*Recorded information*:
---+---

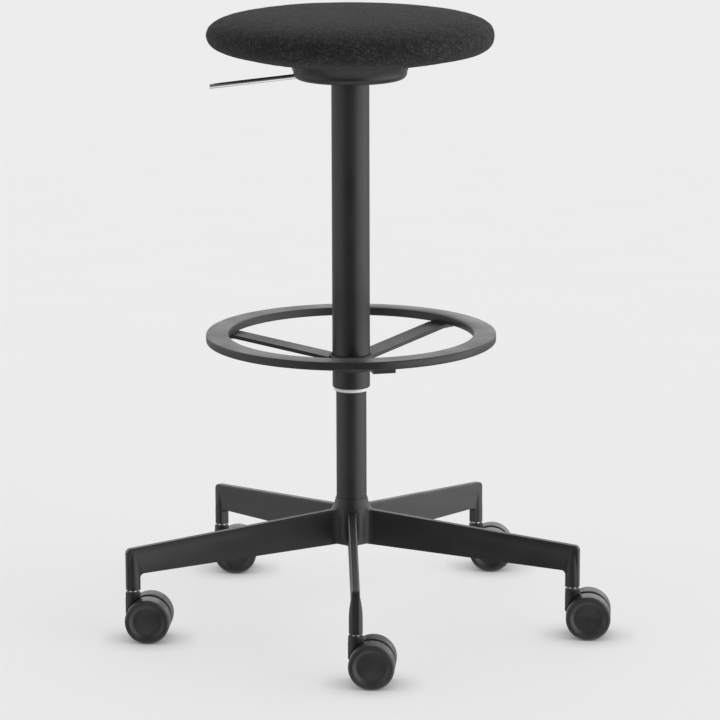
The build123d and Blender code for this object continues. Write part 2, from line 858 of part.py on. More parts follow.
def make_body(foot, name):
    """Neck over the wheels and the web between them."""
    side = upright(foot)
    with BuildPart() as body:
        with BuildSketch(side):
            with Locations((wheel_trail, wheel_radius)):
                Circle(web_radius)
            with Locations((0, (neck_bottom + shoulder_height) / 2)):
                Rectangle(2 * neck_radius, shoulder_height - neck_bottom)
            make_hull()
        extrude(amount=web_thickness / 2, both=True)
        with BuildSketch(foot.offset(neck_bottom)):
            Circle(neck_radius)
        extrude(amount=neck_top - neck_bottom)
        chamfer(body.edges().group_by(Axis.Z)[-1], neck_chamfer)
        for direction in (-1, 1):
            with BuildSketch(upright(foot, direction * web_thickness / 2)):
                with Locations((wheel_trail, wheel_radius)):
                    Circle(wheel_radius + wheel_clearance)
            extrude(amount=-direction * neck_radius, mode=Mode.SUBTRACT)
        with BuildSketch(side):
            with Locations((wheel_trail, wheel_radius)):
                Circle(axle_radius)
        extrude(amount=web_thickness, both=True, mode=Mode.SUBTRACT)
        with BuildSketch(foot.offset(shank_bottom)):
            Circle(shank_radius)
        extrude(amount=shank_top - shank_bottom, mode=Mode.SUBTRACT)
        with BuildSketch(foot.offset(shank_top)):
            Circle(stem_radius)
        extrude(amount=neck_top - shank_top, mode=Mode.SUBTRACT)
    save(body, f"caster_body_{name}")


def make_axle(foot, name):
    """Steel pin through the web, with a wheel on each end."""
    with BuildPart() as axle:
        with BuildSketch(upright(foot)):
            with Locations((wheel_trail, wheel_radius)):
                Circle(axle_radius)
        extrude(amount=wheel_inner + axle_depth - axle_end_gap, both=True)
        chamfer(axle.edges().filter_by(GeomType.CIRCLE), axle_chamfer)
    save(axle, f"axle_{name}")


def make_wheel(foot, direction, name):
    """One wheel: tread with rounded shoulders, rim face, bevel and recessed cap."""
    centre = foot.origin + foot.x_dir * wheel_trail + Vector(0, 0, wheel_radius)
    out = foot.y_dir * direction
    bore = axle_radius + slide_fit
    with BuildPart() as wheel:
        with BuildSketch(Plane(origin=centre, x_dir=out, z_dir=out.cross(foot.z_dir))):
            with BuildLine():
                Polyline(
                    (wheel_inner + axle_depth, 0),
                    (wheel_inner + axle_depth, bore),
                    (wheel_inner, bore),
                    (wheel_inner, hub_of_wheel),
                    (wheel_inner + inner_pocket, hub_of_wheel),
                    (wheel_inner + inner_pocket, rim_inner),
                    (wheel_inner, rim_inner),
                    (wheel_inner, wheel_radius - tread_edge),
                )
                RadiusArc(
                    (wheel_inner, wheel_radius - tread_edge),
                    (wheel_inner + tread_edge, wheel_radius),
                    tread_edge,
                )
                Line(
                    (wheel_inner + tread_edge, wheel_radius),
                    (wheel_outer - tread_shoulder, wheel_radius),
                )
                RadiusArc(
                    (wheel_outer - tread_shoulder, wheel_radius),
                    (wheel_outer, wheel_radius - tread_shoulder),
                    tread_shoulder,
                )
                Polyline(
                    (wheel_outer, wheel_radius - tread_shoulder),
                    (wheel_outer, face_inner),
                    (wheel_outer - cap_recess, cap_radius),
                    (wheel_outer - cap_recess, 0),
                    (wheel_inner + axle_depth, 0),
                )
            make_face()
        revolve(axis=Axis(centre, out))
    save(wheel, name)


for name, angle in zip(caster_names, caster_angles):
    foot = caster_plane(angle)
    make_stem(foot, name)
    make_body(foot, name)
    make_axle(foot, name)
    make_wheel(foot, -1, f"wheel_{name}_a")
    make_wheel(foot, 1, f"wheel_{name}_b")
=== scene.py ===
import json
import math
import random

import bmesh
import bpy
import numpy as np
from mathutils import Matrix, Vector, noise


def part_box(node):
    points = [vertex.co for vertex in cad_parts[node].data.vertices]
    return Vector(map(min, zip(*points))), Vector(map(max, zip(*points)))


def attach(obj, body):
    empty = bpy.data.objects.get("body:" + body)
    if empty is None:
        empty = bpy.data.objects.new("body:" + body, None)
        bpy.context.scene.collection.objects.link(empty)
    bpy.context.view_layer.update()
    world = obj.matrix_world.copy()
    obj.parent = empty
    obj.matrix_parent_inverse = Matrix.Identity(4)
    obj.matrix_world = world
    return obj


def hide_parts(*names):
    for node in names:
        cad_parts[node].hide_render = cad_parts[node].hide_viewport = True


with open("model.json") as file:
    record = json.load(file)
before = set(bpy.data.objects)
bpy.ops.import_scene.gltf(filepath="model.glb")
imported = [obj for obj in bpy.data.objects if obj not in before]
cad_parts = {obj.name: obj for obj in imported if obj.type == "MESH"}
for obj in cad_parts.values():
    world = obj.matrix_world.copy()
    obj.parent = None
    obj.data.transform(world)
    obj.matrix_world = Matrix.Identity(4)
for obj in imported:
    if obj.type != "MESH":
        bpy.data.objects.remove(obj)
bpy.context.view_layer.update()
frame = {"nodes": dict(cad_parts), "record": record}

# Adjustable swivel stool. Metres, in the CAD frame: origin on the floor under the column.

MM = 0.001
NOISE_MIDDLE = (0.3, 0.7)  # where most values of a noise texture lie
EDGE_FACING = (0.80, 0.99)  # how well rounded and true normals agree: at an edge, on a face

# ---- node helpers -------------------------------------------------------------------------


def new_material(name, color, roughness, metallic=0.0, specular=0.5):
    """A Principled material with its plain values set on the shader's own sockets."""
    mat = bpy.data.materials.new(name)
    mat.use_nodes = True
    shader = mat.node_tree.nodes["Principled BSDF"]
    shader.inputs["Base Color"].default_value = (*color, 1.0)
    shader.inputs["Roughness"].default_value = roughness
    shader.inputs["Metallic"].default_value = metallic
    shader.inputs["Specular IOR Level"].default_value = specular
    return mat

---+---

*Problem to work on*: Copy out the whole listing, exactly as written.

*Response to this task*:
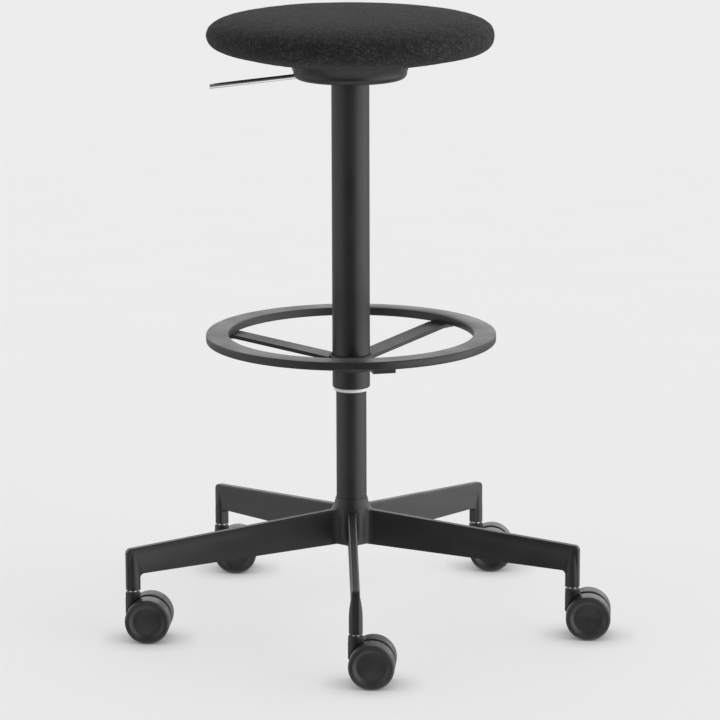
The build123d and Blender code for this object continues. Write part 2, from line 858 of part.py on. More parts follow.
def make_body(foot, name):
    """Neck over the wheels and the web between them."""
    side = upright(foot)
    with BuildPart() as body:
        with BuildSketch(side):
            with Locations((wheel_trail, wheel_radius)):
                Circle(web_radius)
            with Locations((0, (neck_bottom + shoulder_height) / 2)):
                Rectangle(2 * neck_radius, shoulder_height - neck_bottom)
            make_hull()
        extrude(amount=web_thickness / 2, both=True)
        with BuildSketch(foot.offset(neck_bottom)):
            Circle(neck_radius)
        extrude(amount=neck_top - neck_bottom)
        chamfer(body.edges().group_by(Axis.Z)[-1], neck_chamfer)
        for direction in (-1, 1):
            with BuildSketch(upright(foot, direction * web_thickness / 2)):
                with Locations((wheel_trail, wheel_radius)):
                    Circle(wheel_radius + wheel_clearance)
            extrude(amount=-direction * neck_radius, mode=Mode.SUBTRACT)
        with BuildSketch(side):
            with Locations((wheel_trail, wheel_radius)):
                Circle(axle_radius)
        extrude(amount=web_thickness, both=True, mode=Mode.SUBTRACT)
        with BuildSketch(foot.offset(shank_bottom)):
            Circle(shank_radius)
        extrude(amount=shank_top - shank_bottom, mode=Mode.SUBTRACT)
        with BuildSketch(foot.offset(shank_top)):
            Circle(stem_radius)
        extrude(amount=neck_top - shank_top, mode=Mode.SUBTRACT)
    save(body, f"caster_body_{name}")


def make_axle(foot, name):
    """Steel pin through the web, with a wheel on each end."""
    with BuildPart() as axle:
        with BuildSketch(upright(foot)):
            with Locations((wheel_trail, wheel_radius)):
                Circle(axle_radius)
        extrude(amount=wheel_inner + axle_depth - axle_end_gap, both=True)
        chamfer(axle.edges().filter_by(GeomType.CIRCLE), axle_chamfer)
    save(axle, f"axle_{name}")


def make_wheel(foot, direction, name):
    """One wheel: tread with rounded shoulders, rim face, bevel and recessed cap."""
    centre = foot.origin + foot.x_dir * wheel_trail + Vector(0, 0, wheel_radius)
    out = foot.y_dir * direction
    bore = axle_radius + slide_fit
    with BuildPart() as wheel:
        with BuildSketch(Plane(origin=centre, x_dir=out, z_dir=out.cross(foot.z_dir))):
            with BuildLine():
                Polyline(
                    (wheel_inner + axle_depth, 0),
                    (wheel_inner + axle_depth, bore),
                    (wheel_inner, bore),
                    (wheel_inner, hub_of_wheel),
                    (wheel_inner + inner_pocket, hub_of_wheel),
                    (wheel_inner + inner_pocket, rim_inner),
                    (wheel_inner, rim_inner),
                    (wheel_inner, wheel_radius - tread_edge),
                )
                RadiusArc(
                    (wheel_inner, wheel_radius - tread_edge),
                    (wheel_inner + tread_edge, wheel_radius),
                    tread_edge,
                )
                Line(
                    (wheel_inner + tread_edge, wheel_radius),
                    (wheel_outer - tread_shoulder, wheel_radius),
                )
                RadiusArc(
                    (wheel_outer - tread_shoulder, wheel_radius),
                    (wheel_outer, wheel_radius - tread_shoulder),
                    tread_shoulder,
                )
                Polyline(
                    (wheel_outer, wheel_radius - tread_shoulder),
                    (wheel_outer, face_inner),
                    (wheel_outer - cap_recess, cap_radius),
                    (wheel_outer - cap_recess, 0),
                    (wheel_inner + axle_depth, 0),
                )
            make_face()
        revolve(axis=Axis(centre, out))
    save(wheel, name)


for name, angle in zip(caster_names, caster_angles):
    foot = caster_plane(angle)
    make_stem(foot, name)
    make_body(foot, name)
    make_axle(foot, name)
    make_wheel(foot, -1, f"wheel_{name}_a")
    make_wheel(foot, 1, f"wheel_{name}_b")
=== scene.py ===
import json
import math
import random

import bmesh
import bpy
import numpy as np
from mathutils import Matrix, Vector, noise


def part_box(node):
    points = [vertex.co for vertex in cad_parts[node].data.vertices]
    return Vector(map(min, zip(*points))), Vector(map(max, zip(*points)))


def attach(obj, body):
    empty = bpy.data.objects.get("body:" + body)
    if empty is None:
        empty = bpy.data.objects.new("body:" + body, None)
        bpy.context.scene.collection.objects.link(empty)
    bpy.context.view_layer.update()
    world = obj.matrix_world.copy()
    obj.parent = empty
    obj.matrix_parent_inverse = Matrix.Identity(4)
    obj.matrix_world = world
    return obj


def hide_parts(*names):
    for node in names:
        cad_parts[node].hide_render = cad_parts[node].hide_viewport = True


with open("model.json") as file:
    record = json.load(file)
before = set(bpy.data.objects)
bpy.ops.import_scene.gltf(filepath="model.glb")
imported = [obj for obj in bpy.data.objects if obj not in before]
cad_parts = {obj.name: obj for obj in imported if obj.type == "MESH"}
for obj in cad_parts.values():
    world = obj.matrix_world.copy()
    obj.parent = None
    obj.data.transform(world)
    obj.matrix_world = Matrix.Identity(4)
for obj in imported:
    if obj.type != "MESH":
        bpy.data.objects.remove(obj)
bpy.context.view_layer.update()
frame = {"nodes": dict(cad_parts), "record": record}

# Adjustable swivel stool. Metres, in the CAD frame: origin on the floor under the column.

MM = 0.001
NOISE_MIDDLE = (0.3, 0.7)  # where most values of a noise texture lie
EDGE_FACING = (0.80, 0.99)  # how well rounded and true normals agree: at an edge, on a face

# ---- node helpers -------------------------------------------------------------------------


def new_material(name, color, roughness, metallic=0.0, specular=0.5):
    """A Principled material with its plain values set on the shader's own sockets."""
    mat = bpy.data.materials.new(name)
    mat.use_nodes = True
    shader = mat.node_tree.nodes["Principled BSDF"]
    shader.inputs["Base Color"].default_value = (*color, 1.0)
    shader.inputs["Roughness"].default_value = roughness
    shader.inputs["Metallic"].default_value = metallic
    shader.inputs["Specular IOR Level"].default_value = specular
    return mat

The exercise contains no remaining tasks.